> _What is required_:
Locate the line that contains "Keep writing the" in the entries below, then repeat it and every following line through the line that contains "the finished mesh's", exactly, and no others.

> _Supplied records_:
______

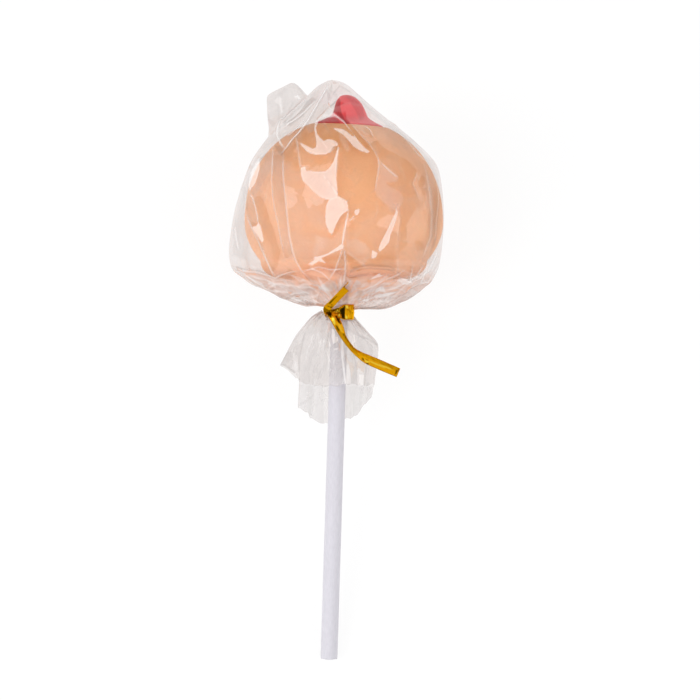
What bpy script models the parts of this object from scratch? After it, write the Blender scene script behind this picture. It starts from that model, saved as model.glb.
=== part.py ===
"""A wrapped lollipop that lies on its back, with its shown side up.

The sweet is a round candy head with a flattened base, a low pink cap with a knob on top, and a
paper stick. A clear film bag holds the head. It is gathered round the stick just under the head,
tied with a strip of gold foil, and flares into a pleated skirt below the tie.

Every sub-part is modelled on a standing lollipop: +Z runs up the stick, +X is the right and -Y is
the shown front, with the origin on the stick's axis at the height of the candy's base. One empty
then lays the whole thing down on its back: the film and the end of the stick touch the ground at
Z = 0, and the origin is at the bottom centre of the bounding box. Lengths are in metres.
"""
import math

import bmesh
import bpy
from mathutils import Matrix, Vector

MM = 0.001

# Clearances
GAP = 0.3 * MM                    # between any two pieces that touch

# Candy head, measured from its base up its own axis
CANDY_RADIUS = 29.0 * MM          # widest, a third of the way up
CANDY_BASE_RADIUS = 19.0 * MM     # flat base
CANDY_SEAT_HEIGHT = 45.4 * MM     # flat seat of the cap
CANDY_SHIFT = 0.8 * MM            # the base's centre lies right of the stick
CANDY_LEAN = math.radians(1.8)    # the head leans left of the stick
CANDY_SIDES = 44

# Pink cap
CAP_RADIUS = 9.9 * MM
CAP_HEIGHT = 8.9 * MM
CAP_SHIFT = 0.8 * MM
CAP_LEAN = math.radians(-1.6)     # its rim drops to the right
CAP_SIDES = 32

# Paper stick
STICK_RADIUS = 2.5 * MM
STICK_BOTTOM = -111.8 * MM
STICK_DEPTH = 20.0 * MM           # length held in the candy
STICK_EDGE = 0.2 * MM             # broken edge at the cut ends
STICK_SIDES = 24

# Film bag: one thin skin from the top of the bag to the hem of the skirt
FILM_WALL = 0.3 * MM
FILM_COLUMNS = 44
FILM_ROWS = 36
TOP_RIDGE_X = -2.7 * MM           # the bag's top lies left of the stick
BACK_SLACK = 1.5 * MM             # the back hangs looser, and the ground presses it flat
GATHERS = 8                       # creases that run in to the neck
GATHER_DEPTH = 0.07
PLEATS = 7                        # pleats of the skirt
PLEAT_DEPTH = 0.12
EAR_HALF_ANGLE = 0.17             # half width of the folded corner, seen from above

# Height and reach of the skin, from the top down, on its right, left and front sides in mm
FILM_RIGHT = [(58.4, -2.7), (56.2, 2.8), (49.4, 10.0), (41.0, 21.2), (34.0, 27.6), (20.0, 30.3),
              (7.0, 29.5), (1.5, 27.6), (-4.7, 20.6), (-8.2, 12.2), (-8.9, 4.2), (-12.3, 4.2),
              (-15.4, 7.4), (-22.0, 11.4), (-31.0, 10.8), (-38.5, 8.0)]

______

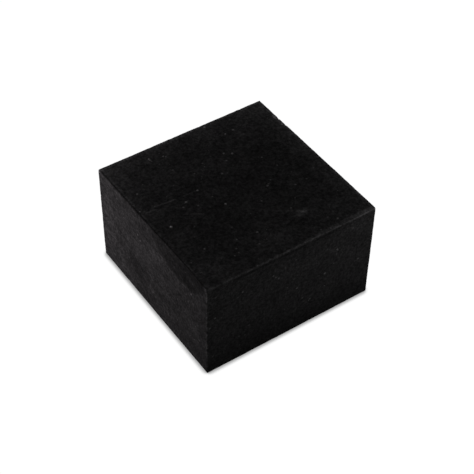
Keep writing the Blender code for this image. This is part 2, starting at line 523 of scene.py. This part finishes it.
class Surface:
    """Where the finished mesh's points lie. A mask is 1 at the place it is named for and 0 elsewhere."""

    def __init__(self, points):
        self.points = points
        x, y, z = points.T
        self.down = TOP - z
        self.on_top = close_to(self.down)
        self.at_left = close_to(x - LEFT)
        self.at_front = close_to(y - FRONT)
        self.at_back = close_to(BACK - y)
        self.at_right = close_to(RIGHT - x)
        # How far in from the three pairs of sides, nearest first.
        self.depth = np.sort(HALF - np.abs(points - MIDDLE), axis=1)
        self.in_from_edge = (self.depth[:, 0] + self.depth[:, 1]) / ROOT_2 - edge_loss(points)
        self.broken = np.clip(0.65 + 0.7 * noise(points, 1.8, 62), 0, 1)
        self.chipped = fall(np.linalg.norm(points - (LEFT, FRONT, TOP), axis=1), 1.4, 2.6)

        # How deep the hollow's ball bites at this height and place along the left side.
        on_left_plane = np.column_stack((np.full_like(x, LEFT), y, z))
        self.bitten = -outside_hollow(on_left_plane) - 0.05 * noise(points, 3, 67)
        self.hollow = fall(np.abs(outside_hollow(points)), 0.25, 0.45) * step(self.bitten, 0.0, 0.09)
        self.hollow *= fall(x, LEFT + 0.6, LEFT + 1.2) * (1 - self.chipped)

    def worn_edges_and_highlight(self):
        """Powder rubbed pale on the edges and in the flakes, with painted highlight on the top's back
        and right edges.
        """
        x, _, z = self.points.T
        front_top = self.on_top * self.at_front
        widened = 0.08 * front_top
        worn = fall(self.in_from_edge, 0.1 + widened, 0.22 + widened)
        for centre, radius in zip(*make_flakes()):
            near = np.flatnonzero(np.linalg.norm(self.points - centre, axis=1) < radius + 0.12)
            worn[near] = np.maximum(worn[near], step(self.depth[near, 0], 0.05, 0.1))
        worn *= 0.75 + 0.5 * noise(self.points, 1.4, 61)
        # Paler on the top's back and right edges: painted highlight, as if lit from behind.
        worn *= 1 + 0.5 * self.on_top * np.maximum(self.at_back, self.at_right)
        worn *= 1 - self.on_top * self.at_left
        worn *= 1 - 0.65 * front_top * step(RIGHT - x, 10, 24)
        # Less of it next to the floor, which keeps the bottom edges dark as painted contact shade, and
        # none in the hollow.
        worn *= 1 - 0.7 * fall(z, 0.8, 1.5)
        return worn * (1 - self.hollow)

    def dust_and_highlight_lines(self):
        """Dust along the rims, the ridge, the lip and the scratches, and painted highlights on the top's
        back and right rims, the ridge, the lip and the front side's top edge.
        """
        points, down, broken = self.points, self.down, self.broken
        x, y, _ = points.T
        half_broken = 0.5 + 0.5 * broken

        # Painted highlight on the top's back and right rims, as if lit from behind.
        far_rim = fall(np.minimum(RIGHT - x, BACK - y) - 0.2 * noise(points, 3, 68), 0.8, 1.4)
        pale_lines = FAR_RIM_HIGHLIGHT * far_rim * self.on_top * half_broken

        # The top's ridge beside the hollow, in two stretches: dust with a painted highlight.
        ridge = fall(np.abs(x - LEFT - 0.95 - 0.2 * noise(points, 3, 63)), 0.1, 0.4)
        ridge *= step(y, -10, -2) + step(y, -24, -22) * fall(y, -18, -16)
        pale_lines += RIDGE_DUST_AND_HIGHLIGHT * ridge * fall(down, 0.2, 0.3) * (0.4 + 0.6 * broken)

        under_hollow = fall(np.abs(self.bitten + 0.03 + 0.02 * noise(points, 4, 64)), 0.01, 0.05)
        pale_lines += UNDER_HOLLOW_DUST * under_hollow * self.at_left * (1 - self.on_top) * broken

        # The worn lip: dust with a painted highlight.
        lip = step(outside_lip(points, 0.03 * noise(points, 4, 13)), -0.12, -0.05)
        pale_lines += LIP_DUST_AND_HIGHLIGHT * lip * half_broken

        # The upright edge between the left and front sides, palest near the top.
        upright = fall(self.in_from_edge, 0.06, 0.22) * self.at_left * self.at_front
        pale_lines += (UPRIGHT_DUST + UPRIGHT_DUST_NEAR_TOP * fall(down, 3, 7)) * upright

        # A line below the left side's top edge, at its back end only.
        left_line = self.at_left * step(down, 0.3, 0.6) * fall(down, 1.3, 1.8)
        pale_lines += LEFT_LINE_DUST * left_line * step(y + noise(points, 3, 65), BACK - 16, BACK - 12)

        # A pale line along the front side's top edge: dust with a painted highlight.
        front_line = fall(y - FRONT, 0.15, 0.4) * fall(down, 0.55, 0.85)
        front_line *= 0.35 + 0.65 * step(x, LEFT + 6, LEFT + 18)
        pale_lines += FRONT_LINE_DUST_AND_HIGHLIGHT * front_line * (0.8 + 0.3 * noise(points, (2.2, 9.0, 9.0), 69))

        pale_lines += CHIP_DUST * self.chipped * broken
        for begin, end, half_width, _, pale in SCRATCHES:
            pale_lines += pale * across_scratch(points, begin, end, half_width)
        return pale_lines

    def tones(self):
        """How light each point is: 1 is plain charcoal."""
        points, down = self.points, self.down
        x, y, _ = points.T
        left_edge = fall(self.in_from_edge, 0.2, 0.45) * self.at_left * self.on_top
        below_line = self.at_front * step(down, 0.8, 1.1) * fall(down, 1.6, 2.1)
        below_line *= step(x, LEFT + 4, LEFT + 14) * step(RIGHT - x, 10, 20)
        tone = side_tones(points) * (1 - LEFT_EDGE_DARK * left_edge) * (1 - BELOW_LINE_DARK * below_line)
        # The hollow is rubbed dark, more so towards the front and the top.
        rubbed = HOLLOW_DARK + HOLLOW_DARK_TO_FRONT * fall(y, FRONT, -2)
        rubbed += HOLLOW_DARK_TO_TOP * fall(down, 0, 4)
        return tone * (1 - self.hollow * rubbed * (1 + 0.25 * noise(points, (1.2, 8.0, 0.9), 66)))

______

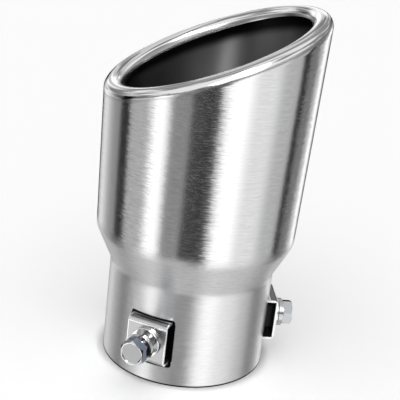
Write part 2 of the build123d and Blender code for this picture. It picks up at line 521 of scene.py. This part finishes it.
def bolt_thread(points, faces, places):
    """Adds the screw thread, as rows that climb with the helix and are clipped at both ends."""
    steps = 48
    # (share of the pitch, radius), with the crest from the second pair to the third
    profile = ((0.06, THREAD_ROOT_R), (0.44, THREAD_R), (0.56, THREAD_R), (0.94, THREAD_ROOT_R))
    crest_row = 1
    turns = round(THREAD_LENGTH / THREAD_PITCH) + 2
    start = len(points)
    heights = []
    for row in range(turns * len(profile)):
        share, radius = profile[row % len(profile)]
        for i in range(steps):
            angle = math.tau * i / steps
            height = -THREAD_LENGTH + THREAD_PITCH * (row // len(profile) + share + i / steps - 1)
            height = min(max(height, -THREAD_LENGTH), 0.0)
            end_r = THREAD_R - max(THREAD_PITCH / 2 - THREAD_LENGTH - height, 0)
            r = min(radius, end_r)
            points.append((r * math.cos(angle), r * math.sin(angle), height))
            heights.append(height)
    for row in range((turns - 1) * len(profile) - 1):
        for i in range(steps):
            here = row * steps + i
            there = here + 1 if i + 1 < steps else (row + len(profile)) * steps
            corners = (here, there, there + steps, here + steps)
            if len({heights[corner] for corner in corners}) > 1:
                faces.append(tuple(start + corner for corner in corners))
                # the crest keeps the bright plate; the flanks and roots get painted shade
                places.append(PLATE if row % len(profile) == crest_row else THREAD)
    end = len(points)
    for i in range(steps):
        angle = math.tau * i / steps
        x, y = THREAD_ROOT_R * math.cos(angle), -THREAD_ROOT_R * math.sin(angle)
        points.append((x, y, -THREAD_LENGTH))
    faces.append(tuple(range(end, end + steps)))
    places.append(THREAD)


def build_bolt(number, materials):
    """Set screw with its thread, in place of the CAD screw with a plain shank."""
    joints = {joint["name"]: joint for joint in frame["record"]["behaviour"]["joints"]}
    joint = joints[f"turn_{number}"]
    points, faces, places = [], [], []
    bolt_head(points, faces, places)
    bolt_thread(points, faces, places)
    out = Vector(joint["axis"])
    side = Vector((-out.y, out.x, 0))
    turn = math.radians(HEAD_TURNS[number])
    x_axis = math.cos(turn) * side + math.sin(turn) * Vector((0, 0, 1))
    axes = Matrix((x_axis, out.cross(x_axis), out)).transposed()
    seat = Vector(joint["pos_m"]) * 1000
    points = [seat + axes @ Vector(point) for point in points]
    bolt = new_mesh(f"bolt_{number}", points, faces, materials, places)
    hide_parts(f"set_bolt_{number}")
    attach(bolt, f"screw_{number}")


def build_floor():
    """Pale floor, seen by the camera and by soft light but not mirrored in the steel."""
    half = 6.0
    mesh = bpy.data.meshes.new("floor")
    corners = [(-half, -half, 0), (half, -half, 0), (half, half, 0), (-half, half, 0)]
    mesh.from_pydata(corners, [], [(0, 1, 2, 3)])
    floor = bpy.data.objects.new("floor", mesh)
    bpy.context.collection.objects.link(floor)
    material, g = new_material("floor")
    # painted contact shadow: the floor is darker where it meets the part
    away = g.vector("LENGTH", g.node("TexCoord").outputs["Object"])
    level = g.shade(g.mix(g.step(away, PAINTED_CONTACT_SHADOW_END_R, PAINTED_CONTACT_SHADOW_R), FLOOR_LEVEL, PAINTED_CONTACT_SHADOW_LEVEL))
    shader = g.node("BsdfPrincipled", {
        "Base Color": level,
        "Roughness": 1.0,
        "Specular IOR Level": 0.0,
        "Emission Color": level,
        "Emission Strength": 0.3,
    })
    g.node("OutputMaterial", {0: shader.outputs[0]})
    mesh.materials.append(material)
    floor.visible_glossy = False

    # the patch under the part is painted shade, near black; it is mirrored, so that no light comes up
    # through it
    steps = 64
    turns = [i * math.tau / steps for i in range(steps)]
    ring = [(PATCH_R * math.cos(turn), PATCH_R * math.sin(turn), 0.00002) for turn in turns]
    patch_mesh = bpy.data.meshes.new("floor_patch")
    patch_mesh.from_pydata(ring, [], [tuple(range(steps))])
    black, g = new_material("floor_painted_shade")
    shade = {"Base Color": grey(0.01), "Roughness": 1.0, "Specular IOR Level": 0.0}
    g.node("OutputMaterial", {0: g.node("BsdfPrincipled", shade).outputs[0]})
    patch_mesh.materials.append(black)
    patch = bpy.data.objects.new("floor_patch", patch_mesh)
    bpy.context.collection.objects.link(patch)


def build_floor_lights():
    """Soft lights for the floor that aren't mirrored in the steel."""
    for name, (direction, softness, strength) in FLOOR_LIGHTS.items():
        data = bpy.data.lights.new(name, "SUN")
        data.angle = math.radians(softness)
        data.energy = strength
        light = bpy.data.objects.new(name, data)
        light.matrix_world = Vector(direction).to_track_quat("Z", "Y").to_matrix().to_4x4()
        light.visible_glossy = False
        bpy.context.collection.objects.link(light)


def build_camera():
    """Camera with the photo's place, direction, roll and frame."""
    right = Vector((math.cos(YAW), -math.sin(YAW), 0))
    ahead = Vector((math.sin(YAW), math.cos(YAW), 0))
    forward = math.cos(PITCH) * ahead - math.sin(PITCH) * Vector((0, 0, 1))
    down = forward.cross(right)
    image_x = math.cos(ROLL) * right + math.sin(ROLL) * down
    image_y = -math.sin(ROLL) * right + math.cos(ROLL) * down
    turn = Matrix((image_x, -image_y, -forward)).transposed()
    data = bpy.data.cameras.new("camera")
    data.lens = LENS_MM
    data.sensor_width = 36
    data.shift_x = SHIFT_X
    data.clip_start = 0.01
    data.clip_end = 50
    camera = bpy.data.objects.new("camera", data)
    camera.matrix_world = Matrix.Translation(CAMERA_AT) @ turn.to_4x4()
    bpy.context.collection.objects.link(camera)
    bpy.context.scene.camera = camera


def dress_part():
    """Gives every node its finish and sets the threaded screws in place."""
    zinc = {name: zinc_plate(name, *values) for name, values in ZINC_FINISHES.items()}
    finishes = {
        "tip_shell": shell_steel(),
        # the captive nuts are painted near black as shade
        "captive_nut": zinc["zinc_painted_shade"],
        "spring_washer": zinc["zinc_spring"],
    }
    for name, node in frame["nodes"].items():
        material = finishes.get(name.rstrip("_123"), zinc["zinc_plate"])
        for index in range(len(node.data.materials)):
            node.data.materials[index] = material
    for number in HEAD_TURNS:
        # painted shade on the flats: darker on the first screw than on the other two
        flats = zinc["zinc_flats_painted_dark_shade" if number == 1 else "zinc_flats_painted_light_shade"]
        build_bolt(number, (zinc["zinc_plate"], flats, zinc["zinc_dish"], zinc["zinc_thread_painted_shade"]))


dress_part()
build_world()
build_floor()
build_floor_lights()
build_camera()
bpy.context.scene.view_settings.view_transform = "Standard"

______

> _Complete response_:
Keep writing the Blender code for this image. This is part 2, starting at line 523 of scene.py. This part finishes it.
class Surface:
    """Where the finished mesh's points lie. A mask is 1 at the place it is named for and 0 elsewhere."""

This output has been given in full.